Task description: Every line in the listing is to be echoed verbatim.

[start Recorded data]

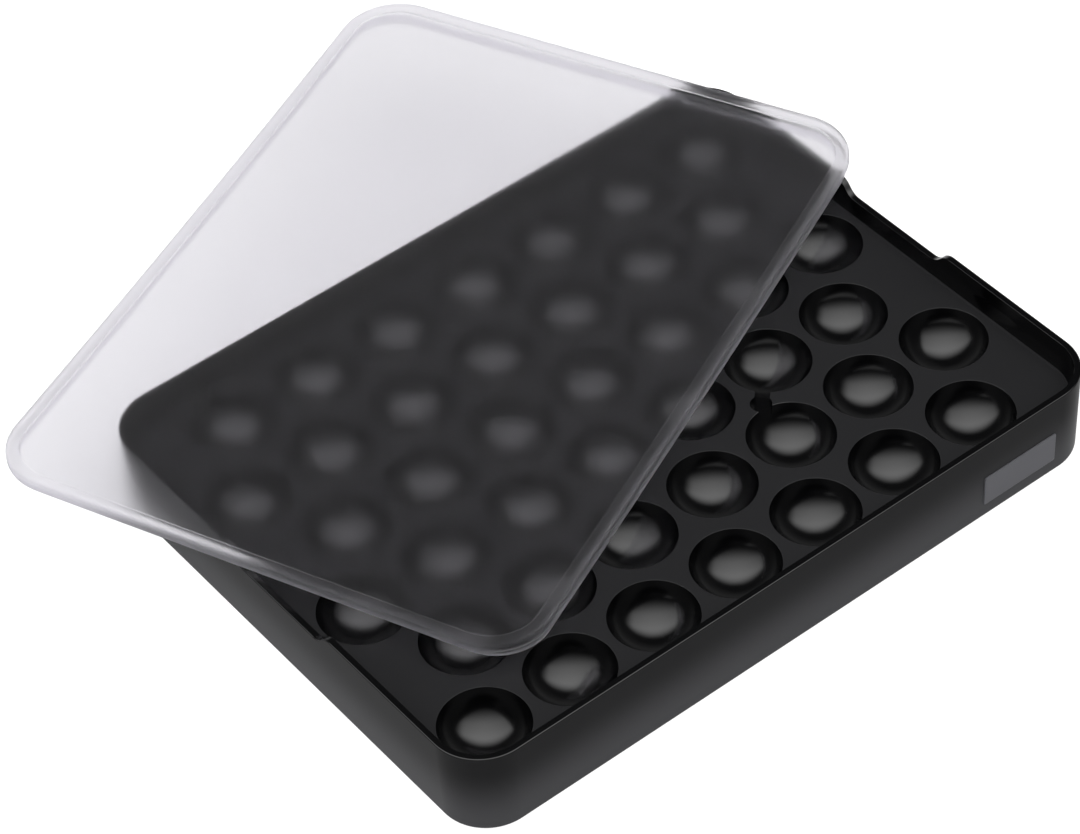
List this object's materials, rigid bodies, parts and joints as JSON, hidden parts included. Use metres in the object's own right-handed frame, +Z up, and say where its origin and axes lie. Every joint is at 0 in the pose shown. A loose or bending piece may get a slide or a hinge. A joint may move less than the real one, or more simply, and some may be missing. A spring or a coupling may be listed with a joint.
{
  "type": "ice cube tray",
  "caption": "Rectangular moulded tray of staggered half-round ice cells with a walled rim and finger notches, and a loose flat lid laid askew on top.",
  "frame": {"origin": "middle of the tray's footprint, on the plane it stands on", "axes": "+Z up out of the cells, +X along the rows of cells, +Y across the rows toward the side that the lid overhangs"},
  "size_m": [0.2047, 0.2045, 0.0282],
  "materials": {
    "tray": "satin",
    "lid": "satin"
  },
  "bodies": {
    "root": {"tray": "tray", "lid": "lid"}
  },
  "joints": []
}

[end Recorded data]

Result of the task:
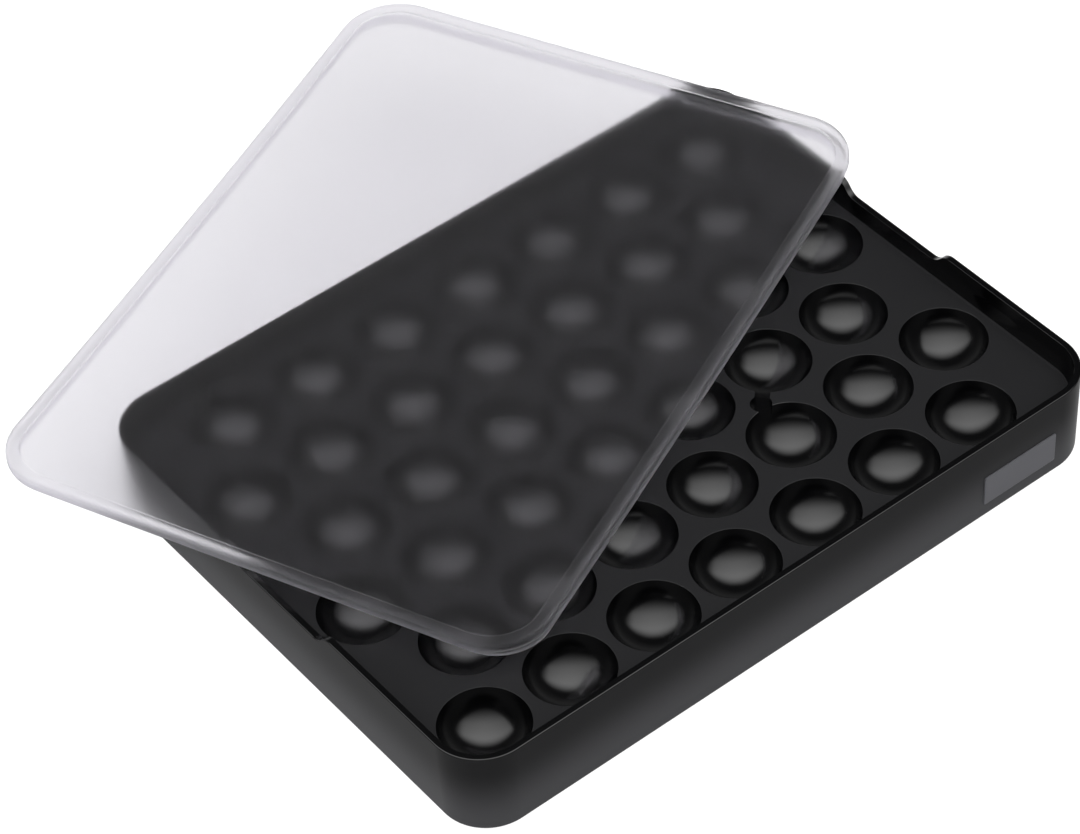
List this object's materials, rigid bodies, parts and joints as JSON, hidden parts included. Use metres in the object's own right-handed frame, +Z up, and say where its origin and axes lie. Every joint is at 0 in the pose shown. A loose or bending piece may get a slide or a hinge. A joint may move less than the real one, or more simply, and some may be missing. A spring or a coupling may be listed with a joint.
{
  "type": "ice cube tray",
  "caption": "Rectangular moulded tray of staggered half-round ice cells with a walled rim and finger notches, and a loose flat lid laid askew on top.",
  "frame": {"origin": "middle of the tray's footprint, on the plane it stands on", "axes": "+Z up out of the cells, +X along the rows of cells, +Y across the rows toward the side that the lid overhangs"},
  "size_m": [0.2047, 0.2045, 0.0282],
  "materials": {
    "tray": "satin",
    "lid": "satin"
  },
  "bodies": {
    "root": {"tray": "tray", "lid": "lid"}
  },
  "joints": []
}